Toto Wolff reveals Kimi Antonelli regret over Monza F1 debut for Mercedes
"But it’s a different ball game if you’re an Italian driver, you’re 18 years old in Monza and it’s your first opportunity..."
Toto Wolff has suggested that in hindsight Andrea Kimi Antonelli’s first outing for Mercedes shouldn’t have been on home soil at Monza.
Antonelli was handed George Russell’s Mercedes for FP1 at the Italian Grand Prix last month.
The 18-year-old will make his full-time debut for Mercedes in 2025, replacing Lewis Hamilton, thus the FP1 session was a chance to see what he could do during an official F1 session.

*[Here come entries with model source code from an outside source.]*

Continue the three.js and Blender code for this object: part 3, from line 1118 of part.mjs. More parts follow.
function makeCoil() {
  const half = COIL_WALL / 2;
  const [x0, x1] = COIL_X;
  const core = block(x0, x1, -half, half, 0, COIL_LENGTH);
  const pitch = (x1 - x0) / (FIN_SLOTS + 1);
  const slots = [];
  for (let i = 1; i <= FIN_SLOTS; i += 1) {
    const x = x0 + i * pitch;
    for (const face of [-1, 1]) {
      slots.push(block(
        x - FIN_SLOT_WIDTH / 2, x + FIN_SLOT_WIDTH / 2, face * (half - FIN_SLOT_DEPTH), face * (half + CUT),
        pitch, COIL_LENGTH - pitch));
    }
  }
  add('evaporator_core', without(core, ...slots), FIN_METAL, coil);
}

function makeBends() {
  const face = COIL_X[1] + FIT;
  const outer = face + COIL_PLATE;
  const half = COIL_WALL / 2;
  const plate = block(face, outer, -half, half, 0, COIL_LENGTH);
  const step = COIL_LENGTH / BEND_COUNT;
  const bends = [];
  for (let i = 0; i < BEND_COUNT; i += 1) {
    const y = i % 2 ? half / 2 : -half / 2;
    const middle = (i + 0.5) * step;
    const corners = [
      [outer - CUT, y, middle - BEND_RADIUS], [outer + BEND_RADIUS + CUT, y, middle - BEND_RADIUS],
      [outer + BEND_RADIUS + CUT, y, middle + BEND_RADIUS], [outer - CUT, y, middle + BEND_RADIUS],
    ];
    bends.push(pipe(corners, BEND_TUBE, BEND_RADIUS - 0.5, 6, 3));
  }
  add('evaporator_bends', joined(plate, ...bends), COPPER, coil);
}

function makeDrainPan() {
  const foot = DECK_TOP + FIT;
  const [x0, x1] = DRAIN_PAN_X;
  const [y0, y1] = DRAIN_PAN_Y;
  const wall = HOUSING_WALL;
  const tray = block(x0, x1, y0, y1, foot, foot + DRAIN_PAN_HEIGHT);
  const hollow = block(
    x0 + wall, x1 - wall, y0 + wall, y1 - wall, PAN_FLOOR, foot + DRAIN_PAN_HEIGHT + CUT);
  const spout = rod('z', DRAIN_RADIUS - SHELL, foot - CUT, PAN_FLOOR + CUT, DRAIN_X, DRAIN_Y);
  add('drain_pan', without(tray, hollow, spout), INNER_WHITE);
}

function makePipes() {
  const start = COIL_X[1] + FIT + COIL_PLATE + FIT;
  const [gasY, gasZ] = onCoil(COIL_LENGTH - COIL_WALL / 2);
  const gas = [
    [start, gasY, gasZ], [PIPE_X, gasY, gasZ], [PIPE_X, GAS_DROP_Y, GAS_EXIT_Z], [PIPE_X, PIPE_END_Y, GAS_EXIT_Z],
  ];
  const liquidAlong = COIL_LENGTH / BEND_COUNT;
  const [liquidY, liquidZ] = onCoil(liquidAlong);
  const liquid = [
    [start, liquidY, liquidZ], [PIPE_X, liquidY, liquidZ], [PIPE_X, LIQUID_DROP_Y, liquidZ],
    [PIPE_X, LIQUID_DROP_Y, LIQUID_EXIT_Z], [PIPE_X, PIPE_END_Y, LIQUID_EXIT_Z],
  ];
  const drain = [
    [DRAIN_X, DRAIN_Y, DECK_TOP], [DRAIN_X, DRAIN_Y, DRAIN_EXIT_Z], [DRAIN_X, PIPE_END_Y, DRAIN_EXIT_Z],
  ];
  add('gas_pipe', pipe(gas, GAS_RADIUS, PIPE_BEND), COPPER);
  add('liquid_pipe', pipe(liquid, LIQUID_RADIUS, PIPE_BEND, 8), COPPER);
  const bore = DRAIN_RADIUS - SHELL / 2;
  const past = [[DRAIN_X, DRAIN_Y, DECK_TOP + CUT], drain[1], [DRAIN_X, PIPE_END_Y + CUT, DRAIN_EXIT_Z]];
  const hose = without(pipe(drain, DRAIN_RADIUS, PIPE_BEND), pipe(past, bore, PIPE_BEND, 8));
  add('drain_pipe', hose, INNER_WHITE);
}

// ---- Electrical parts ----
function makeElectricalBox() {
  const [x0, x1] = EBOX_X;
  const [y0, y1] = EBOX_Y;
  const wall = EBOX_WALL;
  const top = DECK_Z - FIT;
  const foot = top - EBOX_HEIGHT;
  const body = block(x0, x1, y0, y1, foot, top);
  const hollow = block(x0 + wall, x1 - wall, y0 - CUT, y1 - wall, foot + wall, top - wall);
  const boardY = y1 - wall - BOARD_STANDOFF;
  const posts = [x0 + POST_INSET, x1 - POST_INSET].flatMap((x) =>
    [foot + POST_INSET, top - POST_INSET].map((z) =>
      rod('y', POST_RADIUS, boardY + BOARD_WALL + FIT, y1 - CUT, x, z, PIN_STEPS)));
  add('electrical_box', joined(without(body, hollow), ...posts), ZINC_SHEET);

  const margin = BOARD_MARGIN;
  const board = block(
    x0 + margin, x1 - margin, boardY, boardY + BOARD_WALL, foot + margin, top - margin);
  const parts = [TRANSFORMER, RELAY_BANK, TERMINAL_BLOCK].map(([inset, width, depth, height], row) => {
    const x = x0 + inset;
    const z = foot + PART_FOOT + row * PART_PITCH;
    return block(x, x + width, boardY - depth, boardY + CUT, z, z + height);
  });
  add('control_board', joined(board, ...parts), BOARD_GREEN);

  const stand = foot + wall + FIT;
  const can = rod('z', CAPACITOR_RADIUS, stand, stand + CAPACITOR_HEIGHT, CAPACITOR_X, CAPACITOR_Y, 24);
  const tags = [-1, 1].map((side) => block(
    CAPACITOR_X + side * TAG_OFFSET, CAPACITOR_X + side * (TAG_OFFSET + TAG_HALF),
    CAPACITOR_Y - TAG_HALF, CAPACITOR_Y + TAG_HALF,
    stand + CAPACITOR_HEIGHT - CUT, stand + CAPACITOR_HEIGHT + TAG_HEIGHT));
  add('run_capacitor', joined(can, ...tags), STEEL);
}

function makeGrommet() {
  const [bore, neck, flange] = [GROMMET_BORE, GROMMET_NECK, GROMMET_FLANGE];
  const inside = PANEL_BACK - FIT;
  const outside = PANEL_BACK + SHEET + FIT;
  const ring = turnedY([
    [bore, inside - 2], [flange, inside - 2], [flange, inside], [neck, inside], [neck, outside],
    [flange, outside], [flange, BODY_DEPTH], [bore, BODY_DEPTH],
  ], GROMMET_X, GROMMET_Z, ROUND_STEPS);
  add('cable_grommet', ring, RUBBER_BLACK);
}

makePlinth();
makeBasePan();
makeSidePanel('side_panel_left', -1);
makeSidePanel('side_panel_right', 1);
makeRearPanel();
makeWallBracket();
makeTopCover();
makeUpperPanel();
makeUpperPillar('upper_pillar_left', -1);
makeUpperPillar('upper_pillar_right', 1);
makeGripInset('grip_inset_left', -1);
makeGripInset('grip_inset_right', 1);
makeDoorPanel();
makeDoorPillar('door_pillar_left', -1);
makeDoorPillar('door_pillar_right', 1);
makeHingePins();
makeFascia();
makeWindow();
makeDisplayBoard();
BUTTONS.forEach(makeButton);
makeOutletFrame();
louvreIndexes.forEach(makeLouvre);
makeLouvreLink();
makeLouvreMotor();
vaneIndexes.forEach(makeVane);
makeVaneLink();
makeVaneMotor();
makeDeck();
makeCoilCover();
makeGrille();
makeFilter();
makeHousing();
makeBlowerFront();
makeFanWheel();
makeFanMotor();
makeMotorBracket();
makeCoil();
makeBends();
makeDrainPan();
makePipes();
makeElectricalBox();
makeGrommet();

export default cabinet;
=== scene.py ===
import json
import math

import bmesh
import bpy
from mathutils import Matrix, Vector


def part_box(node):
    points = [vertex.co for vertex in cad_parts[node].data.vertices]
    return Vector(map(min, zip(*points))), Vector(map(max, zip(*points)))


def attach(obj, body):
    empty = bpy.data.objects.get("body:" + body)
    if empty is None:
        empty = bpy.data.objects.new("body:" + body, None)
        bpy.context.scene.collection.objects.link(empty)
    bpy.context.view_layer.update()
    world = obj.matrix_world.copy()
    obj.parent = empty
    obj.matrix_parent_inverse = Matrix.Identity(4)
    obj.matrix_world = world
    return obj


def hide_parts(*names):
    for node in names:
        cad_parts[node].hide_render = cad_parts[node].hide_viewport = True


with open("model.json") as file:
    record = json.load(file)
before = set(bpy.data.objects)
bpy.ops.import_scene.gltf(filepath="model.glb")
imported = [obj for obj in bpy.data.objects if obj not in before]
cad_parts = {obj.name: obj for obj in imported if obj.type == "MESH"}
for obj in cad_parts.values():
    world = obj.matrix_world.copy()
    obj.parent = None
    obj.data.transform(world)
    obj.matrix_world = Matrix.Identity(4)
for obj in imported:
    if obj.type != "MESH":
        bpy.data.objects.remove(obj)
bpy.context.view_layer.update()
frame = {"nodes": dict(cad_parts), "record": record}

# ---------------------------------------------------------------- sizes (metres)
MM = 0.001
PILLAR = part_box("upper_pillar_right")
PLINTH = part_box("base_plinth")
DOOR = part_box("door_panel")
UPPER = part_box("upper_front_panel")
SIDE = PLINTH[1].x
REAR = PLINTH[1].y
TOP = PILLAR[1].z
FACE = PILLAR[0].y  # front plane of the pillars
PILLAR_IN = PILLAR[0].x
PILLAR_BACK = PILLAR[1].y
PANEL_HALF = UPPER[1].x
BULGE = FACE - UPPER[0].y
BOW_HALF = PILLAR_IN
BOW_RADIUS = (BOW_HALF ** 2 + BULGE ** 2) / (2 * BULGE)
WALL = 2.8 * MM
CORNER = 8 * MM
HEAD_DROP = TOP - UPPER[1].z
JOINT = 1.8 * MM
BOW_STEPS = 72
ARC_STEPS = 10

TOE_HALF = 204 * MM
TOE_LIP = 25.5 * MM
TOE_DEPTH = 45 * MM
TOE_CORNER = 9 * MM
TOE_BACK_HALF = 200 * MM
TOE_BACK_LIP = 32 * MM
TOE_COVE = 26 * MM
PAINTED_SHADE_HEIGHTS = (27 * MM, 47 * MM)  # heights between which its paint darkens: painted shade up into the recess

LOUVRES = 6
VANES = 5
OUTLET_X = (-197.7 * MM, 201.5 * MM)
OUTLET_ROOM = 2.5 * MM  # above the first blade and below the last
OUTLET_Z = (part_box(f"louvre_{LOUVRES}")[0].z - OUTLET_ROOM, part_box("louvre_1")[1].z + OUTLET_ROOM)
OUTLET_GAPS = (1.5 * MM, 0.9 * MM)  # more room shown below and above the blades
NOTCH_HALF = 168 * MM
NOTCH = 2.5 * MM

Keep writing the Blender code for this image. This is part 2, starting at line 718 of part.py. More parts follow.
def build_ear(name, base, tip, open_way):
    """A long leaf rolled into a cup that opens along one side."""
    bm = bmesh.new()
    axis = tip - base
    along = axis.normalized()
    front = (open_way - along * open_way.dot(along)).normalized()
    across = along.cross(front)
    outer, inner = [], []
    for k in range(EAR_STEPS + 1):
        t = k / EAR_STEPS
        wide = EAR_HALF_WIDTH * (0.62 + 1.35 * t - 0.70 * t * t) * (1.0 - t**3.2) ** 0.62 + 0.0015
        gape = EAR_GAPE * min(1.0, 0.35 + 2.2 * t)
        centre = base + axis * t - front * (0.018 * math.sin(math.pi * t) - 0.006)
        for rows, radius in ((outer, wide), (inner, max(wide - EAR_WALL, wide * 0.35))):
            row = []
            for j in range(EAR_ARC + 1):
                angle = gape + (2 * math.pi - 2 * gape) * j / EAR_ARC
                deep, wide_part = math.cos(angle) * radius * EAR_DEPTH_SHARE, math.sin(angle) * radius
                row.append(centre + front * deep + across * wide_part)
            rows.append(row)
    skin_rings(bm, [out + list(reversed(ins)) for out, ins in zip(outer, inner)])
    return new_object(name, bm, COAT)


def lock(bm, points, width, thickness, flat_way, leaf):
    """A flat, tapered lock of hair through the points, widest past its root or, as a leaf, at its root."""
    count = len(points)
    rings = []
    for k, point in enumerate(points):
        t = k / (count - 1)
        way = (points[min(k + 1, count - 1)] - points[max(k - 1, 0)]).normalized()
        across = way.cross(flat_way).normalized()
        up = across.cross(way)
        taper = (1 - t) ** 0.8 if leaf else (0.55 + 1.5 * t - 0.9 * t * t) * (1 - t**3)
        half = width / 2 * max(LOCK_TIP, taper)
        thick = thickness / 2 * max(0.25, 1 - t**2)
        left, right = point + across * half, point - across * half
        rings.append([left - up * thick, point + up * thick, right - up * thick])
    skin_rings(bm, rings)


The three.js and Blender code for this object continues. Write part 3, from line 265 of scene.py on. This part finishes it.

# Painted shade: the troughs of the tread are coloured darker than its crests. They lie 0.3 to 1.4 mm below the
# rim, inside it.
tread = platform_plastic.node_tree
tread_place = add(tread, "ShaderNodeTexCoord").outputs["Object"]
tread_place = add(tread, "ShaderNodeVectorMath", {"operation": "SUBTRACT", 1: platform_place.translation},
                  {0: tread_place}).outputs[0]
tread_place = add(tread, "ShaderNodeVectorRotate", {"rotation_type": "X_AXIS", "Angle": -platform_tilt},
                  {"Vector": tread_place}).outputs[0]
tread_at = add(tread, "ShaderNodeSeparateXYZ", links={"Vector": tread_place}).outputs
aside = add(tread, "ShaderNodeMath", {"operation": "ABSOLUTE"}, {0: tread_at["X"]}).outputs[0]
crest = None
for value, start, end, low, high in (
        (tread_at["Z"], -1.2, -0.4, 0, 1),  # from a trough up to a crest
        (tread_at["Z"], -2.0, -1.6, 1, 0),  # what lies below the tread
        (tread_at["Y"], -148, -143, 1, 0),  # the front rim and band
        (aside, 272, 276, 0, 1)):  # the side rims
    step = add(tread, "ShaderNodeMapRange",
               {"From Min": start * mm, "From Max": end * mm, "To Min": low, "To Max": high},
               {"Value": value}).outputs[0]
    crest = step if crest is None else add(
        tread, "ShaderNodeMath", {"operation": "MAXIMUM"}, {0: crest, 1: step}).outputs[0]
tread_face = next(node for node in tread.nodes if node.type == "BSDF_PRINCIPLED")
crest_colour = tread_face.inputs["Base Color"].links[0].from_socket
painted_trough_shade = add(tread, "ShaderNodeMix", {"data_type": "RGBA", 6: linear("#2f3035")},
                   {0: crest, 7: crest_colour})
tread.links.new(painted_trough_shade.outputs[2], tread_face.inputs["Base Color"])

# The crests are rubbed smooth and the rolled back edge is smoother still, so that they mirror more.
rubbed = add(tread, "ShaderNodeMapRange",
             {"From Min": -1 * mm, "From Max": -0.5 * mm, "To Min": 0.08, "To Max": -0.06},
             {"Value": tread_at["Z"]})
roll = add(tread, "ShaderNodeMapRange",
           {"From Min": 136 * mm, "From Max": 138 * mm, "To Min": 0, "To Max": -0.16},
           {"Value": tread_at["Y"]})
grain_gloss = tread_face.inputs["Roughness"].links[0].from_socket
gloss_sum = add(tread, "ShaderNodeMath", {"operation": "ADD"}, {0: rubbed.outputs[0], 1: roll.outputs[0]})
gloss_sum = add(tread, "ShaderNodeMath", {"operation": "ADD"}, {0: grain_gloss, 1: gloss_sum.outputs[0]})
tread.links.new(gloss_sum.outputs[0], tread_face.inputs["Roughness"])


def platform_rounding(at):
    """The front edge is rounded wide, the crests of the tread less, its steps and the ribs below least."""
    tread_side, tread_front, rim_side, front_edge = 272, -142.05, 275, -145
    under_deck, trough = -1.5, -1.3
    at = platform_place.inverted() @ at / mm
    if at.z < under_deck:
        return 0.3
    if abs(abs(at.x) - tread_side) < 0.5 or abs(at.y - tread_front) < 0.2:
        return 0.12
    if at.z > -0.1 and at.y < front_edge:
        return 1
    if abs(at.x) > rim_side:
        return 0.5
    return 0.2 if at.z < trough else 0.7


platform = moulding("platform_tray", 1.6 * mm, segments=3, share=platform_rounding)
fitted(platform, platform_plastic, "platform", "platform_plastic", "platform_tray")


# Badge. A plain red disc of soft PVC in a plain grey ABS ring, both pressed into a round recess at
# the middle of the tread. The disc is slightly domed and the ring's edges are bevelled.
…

While Antonelli showed blistering pace initially, he quickly found the barriers within the first part of the session, crashing at Parabolica.
Speaking to Autosport, Wolff reflected on Antonelli’s first outing.
“I wouldn’t say it was a mistake, but I think we weren’t completely right in assessing the pressures that he could find himself under,” Wolff said. “Why that is, is that we talked about it, and how to approach the session.
“He has been brilliant in testing. He has never put a single foot wrong in the many thousands of kilometres that he’s done.
“But it’s a different ball game if you’re an Italian driver, you’re 18 years old in Monza and it’s your first opportunity.
“Maybe if we had considered that as a risk factor against the set of data we had from him, probably it would have been wise to give him an FP1 that would have been in a totally different time zone than Italy. But he will learn a lot from that.”
It was revealed afterwards that Antonelli showed “outstanding speed” ahead of his shunt.
Despite the crash, Wolff backed Antonelli’s approach.
“I thought it’s not good for him, because I thought it’s a shame for him,” Wolff added.
“He was so quick, and that was his first session in Italy, about to be announced as a driver, which everybody pre-empted.
“I like his approach. He’s fast on the first lap out of the pits, and that is what he’s demonstrated. Obviously, I would have enjoyed him being on the leaderboard high up and that was taken away because the car flew - and some of those speeds were only achieved much later during the weekend.
“Obviously he was too fast for the condition of the track and for the car at that stage, so it was balancing the ambition, the motivation and the skill versus also the experience that FP1 is FP1.
“I knew that that was going to hurt him, that was going to hurt him emotionally.”